Foto di Riccardo Marchionni

I nostri vecchi quando vedevano un ubriacone, uno sempre allegro per motivi di vino lo apostrofavano così: E sei sempre in cimbèrli! Oppure: De’ sei sempre in bernècche! Modi di dire scomparsi, forse sopravvive è come una gola d’acquaio per definire una persona che beve un bicchiere di vino dietro l’altro, pure se oggi vanno di moda gli spritz. Cimbèrli è italiano antico, dopo una ricerca etimologica apprendiamo che deriva da cembalo, uno strumento musicale usato nelle feste, ergo essere in cimbèrli sta per essere allegro, amare vivere nella gioia, magari procurata dal vino. Andare in bernècche, invece, significa proprio ubriacarsi, sempre italiano antico, un toscanismo caduto in disuso. È alticcio, è in bernècche, è briaco … quando una persona è di fuori nel parlare e nell’agire perché ha bevuto molto. “Ma lascialo stare, un lo vedi che l’è in bernècche!” Al giorno d’oggi non si usa più, si sente dire solo: l’è briaco(popolare), l’è alticcio (sofisticato) …

Restando in cucina, i nostri vecchi che facevano i contadini per portar la roba in campagna usavano la gerla, termine non dialettale, ma italiano forbito, anche se noi ragazzi mica si sapeva. La gerla è la cista cibariadei latini, il suo uso deriva dalla Valtellina, provincia di Sondrio, si tratta di una cesta parecchio grande fatta di legno, vimini o viburno intrecciati a forma di tronco o di cono rovesciato, aperta in alto e munita di due cinghie per mettersela in spalla (oppure in bici) carica di generi alimentari.

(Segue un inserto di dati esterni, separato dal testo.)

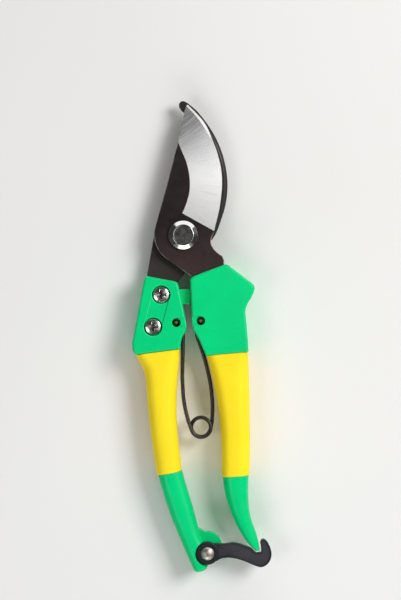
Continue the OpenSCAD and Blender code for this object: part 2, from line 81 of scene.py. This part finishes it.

Divagando sul cibo avete mai sentito parlare di effetto macelleria? Si usa questo termine quando si crea volutamente un capannello di gente che non compra ma sosta davanti alla nostra attività commerciale per far capire che la merce è buona. Effetto macelleria perché un tempo molti macellai che aprivano il negozio di buon mattino usavano tale espediente per far capire alle massaie uscite per compere che dovevano fermarsi perché la carne era ottima.

Ancora sugli alimenti e sui negozi dove si smerciano bevande, c’è un detto che proviene da Venturina e me l’ha fatto notare Alessandro Fulcheris - scrittore piombinese con un pozzo di aneddoti da raccontare - parlando di bar affollati da ragazzi. “E ti ci levo io dai bari!” (in alcuni casi si trova anche il più sgrammaticato barri) è un’esclamazione che deriva da un’azione compiuta da un vecchio venturinese che si era scocciato di sopportare dei ragazzi rumorosi nel suo bar preferito, ché lui voleva leggere Il Tirreno in pace e bere il suo caffè. Quale rimedio usò il signore in questione? Una cosa che ricorda la commedia sexy e le pellicole di Pierino: mollò due sonore scorregge piuttosto mefitiche, esclamando: E vi ci levo io dai barre!, lui disse proprio così, era incazzato nero e per sottolineare la sua ira ci mise due erre.

Passiamo a quando si deve aprire una bottiglia di vino o di spumante, ma anche una semplice bibita. Lo sapete a Piombino cosa si chiede? Un apribottiglie sarebbe troppo semplice e raffinato. Dammi un po’ uno stappino! si dice quando si parla di un tappo a corona di una bottiglia ordinaria, da aprire con un apribottiglie a pressione. Passami il tirabusciò! invece fa riferimento al cavatappi per aprire una bottiglia di buon vino, con tappo di sughero o di altri materiale, inserito a pressione. Tirabusciò è un toscanismo in disuso che deriva dal francese tirebouchon, in alcuni casi allungato e completato in tirabuscione.